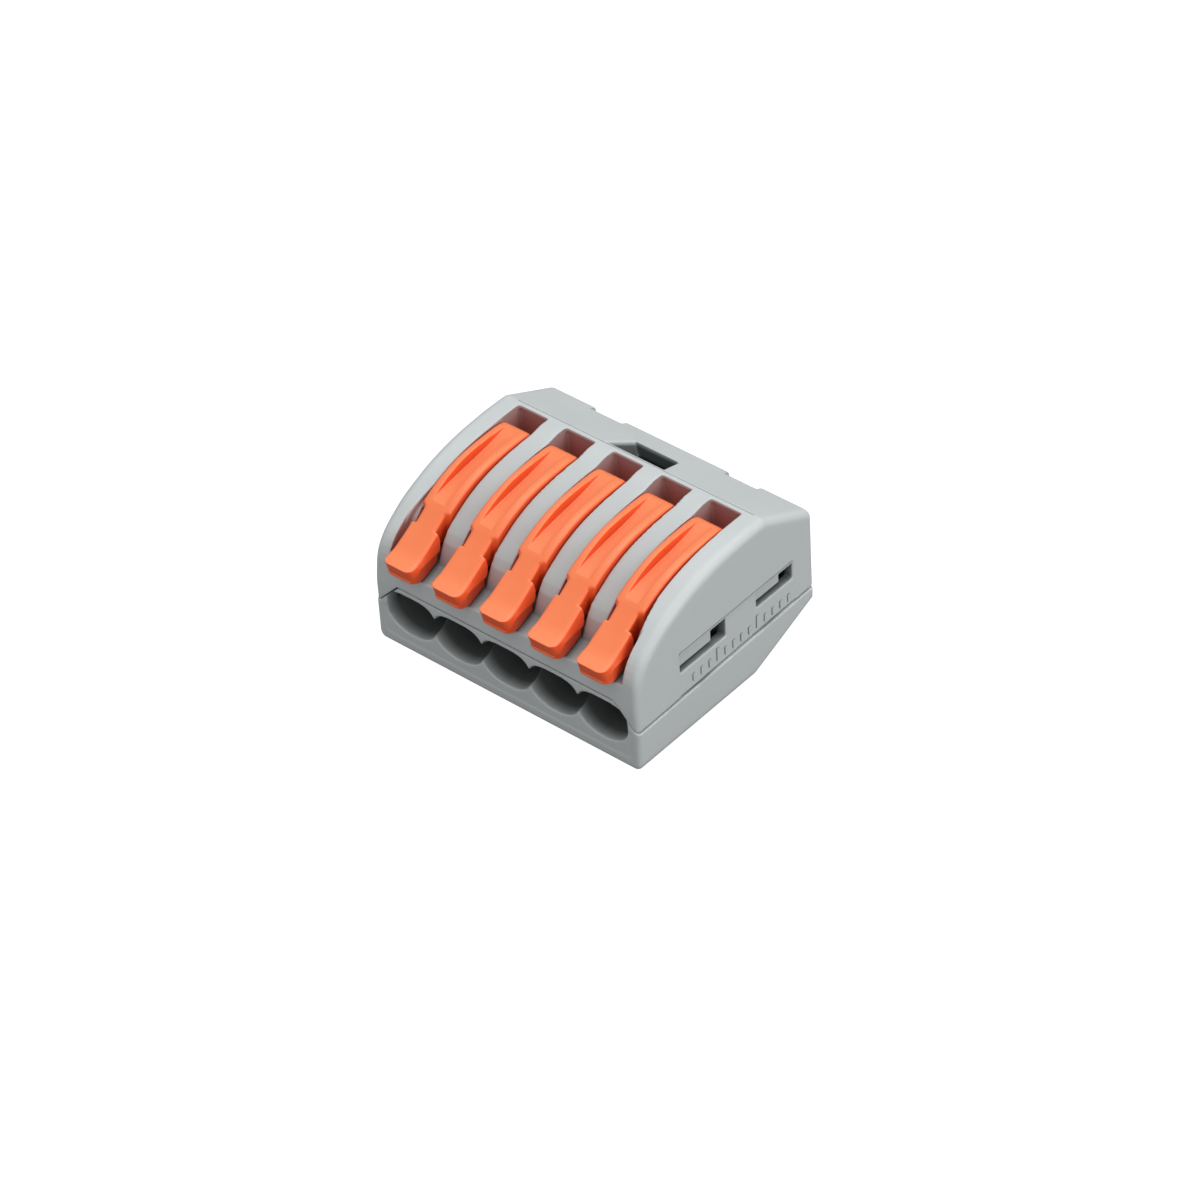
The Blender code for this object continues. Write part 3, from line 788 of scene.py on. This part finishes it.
def add_light(name, spot, size, power, aim=(0, 0, 0.005)):
    """A soft round lamp, aimed near the middle of the object. Places are in metres."""
    data = bpy.data.lights.new(name, "AREA")
    data.shape = "DISK"
    data.size = size
    data.energy = power
    light = bpy.data.objects.new(name, data)
    bpy.context.scene.collection.objects.link(light)
    light.location = spot
    direction = Vector(aim) - Vector(spot)
    light.rotation_euler = direction.to_track_quat("-Z", "Y").to_euler()


def add_floor():
    """White paper that only the camera sees as glowing, so it stays white and lights nothing."""
    bpy.ops.mesh.primitive_plane_add(size=3.0, location=(0, 0, 0))
    floor = bpy.context.object
    floor.name = "floor"
    material, tree, shader, _ = new_material("floor_paper")
    seen = add_node(tree, "ShaderNodeLightPath").outputs["Is Camera Ray"]
    shader.inputs["Base Color"].default_value = (0.2, 0.2, 0.2, 1)
    shader.inputs["Roughness"].default_value = 0.9
    shader.inputs["Specular IOR Level"].default_value = 0.1
    shader.inputs["Emission Color"].default_value = (1, 1, 1, 1)
    tree.links.new(seen, shader.inputs["Emission Strength"])
    floor.data.materials.append(material)


def set_up_world():
    """A white room, brighter in front of the object than behind it and plain white to the camera."""
    world = bpy.data.worlds.new("studio")
    world.use_nodes = True
    tree = world.node_tree
    background = tree.nodes["Background"]
    background.inputs["Color"].default_value = (1, 1, 1, 1)
    towards = add_node(tree, "ShaderNodeTexCoord").outputs["Generated"]
    forwards = add_node(tree, "ShaderNodeVectorMath", {"operation": "DOT_PRODUCT"})
    tree.links.new(towards, forwards.inputs[0])
    forwards.inputs[1].default_value = (0.0, -1.0, 0.0)
    lighting = spread(tree, forwards.outputs["Value"], -1, 1, 0.34, 0.74)
    seen = add_node(tree, "ShaderNodeLightPath").outputs["Is Camera Ray"]
    strength = add_node(tree, "ShaderNodeMix", Factor=seen, A=lighting, B=1.0)
    tree.links.new(strength.outputs["Result"], background.inputs["Strength"])
    bpy.context.scene.world = world


def set_up_stage():
    add_floor()
    set_up_world()
    bpy.context.scene.view_settings.view_transform = "Standard"
    add_light("key", (0.02, 0.08, 0.45), size=0.50, power=1.25)
    add_light("side", (0.45, 0.05, 0.22), size=0.30, power=0.92)


# ---------------------------------------------------------------- the whole scene

# Tones: main, deeper, scuffed, and the painted shade of upright faces
GREY_TONES = ((0.54, 0.572, 0.578), (0.52, 0.552, 0.558), (0.62, 0.65, 0.65), (0.53, 0.562, 0.568))
# Painted shade for the housings' recesses; the second, for the slots, is tinted as a painted
# reflection of the orange levers
GREY_RECESS_SHADES = ((0.05, 0.056, 0.056), (0.47, 0.23, 0.21))
ORANGE_TONES = ((0.92, 0.24, 0.088), (0.89, 0.215, 0.074), (0.95, 0.5, 0.36), (0.93, 0.11, 0.022))
# Painted shade for the levers' recesses
ORANGE_RECESS_SHADES = ((0.6, 0.05, 0.01), (0.6, 0.05, 0.01))

# The housing's zones are painted shade: on the partitions, on the upright walls at the slots' rear
# ends and in the test slot
grey = plastic("housing_grey", GREY_TONES, GREY_RECESS_SHADES, recess=(3.0, 0.82, 0.25),
               roughness=0.45, grain_size=0.12, grain_depth=0.006,
               zones=[(shade_between_levers, (0.43, 0.445, 0.445)), (shade_on_slot_walls, (0.3, 0.26, 0.25)),
                      (shade_below_roof, (0.05, 0.06, 0.058))])
# The tray's zone is painted shade inside it, behind the entries' rims
tray_grey = plastic("tray_grey", GREY_TONES, GREY_RECESS_SHADES, recess=(4.0, 0.85, 0.4, True),
                    roughness=0.45, grain_size=0.12, grain_depth=0.006,
                    zones=[(shade_inside_tray, (0.042, 0.047, 0.046))])
orange = plastic("lever_orange", ORANGE_TONES, ORANGE_RECESS_SHADES, recess=(3.0, 0.75, 0.2),
                 roughness=0.38, grain_size=0.10, grain_depth=0.003, glow=0.15)
steel = metal("strip_steel", colour=(0.62, 0.63, 0.64), stain=(0.5, 0.5, 0.5), roughness=0.28,
              grain=(1, 0.1, 0.1))
tinned = metal("tinned_strip", colour=(0.74, 0.69, 0.6), stain=(0.6, 0.52, 0.42), roughness=0.34,
               grain=(0.1, 1, 1))

make_upper_housing(grey)
make_lower_housing(tray_grey)
make_levers(orange)
make_springs(steel)
make_bar(tinned)
set_up_camera()
set_up_stage()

——

### Stated task
Up to and including the line with "floor.data.materials.append(material)", repeat the data exactly, starting from its first line; nothing else belongs in the response.

### Completed task
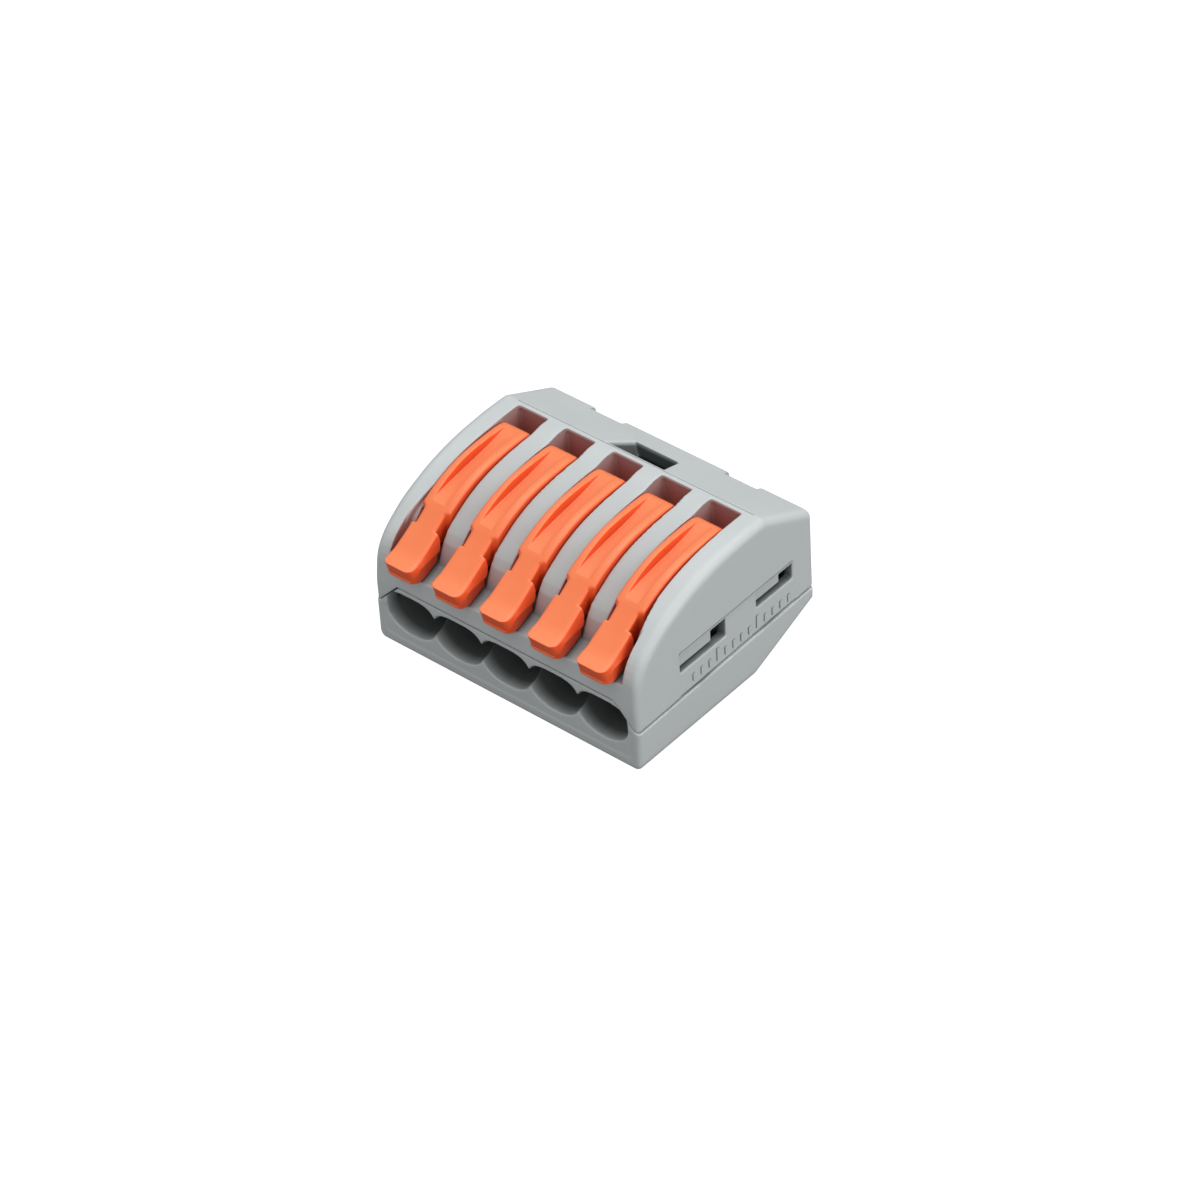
The Blender code for this object continues. Write part 3, from line 788 of scene.py on. This part finishes it.
def add_light(name, spot, size, power, aim=(0, 0, 0.005)):
    """A soft round lamp, aimed near the middle of the object. Places are in metres."""
    data = bpy.data.lights.new(name, "AREA")
    data.shape = "DISK"
    data.size = size
    data.energy = power
    light = bpy.data.objects.new(name, data)
    bpy.context.scene.collection.objects.link(light)
    light.location = spot
    direction = Vector(aim) - Vector(spot)
    light.rotation_euler = direction.to_track_quat("-Z", "Y").to_euler()


def add_floor():
    """White paper that only the camera sees as glowing, so it stays white and lights nothing."""
    bpy.ops.mesh.primitive_plane_add(size=3.0, location=(0, 0, 0))
    floor = bpy.context.object
    floor.name = "floor"
    material, tree, shader, _ = new_material("floor_paper")
    seen = add_node(tree, "ShaderNodeLightPath").outputs["Is Camera Ray"]
    shader.inputs["Base Color"].default_value = (0.2, 0.2, 0.2, 1)
    shader.inputs["Roughness"].default_value = 0.9
    shader.inputs["Specular IOR Level"].default_value = 0.1
    shader.inputs["Emission Color"].default_value = (1, 1, 1, 1)
    tree.links.new(seen, shader.inputs["Emission Strength"])
    floor.data.materials.append(material)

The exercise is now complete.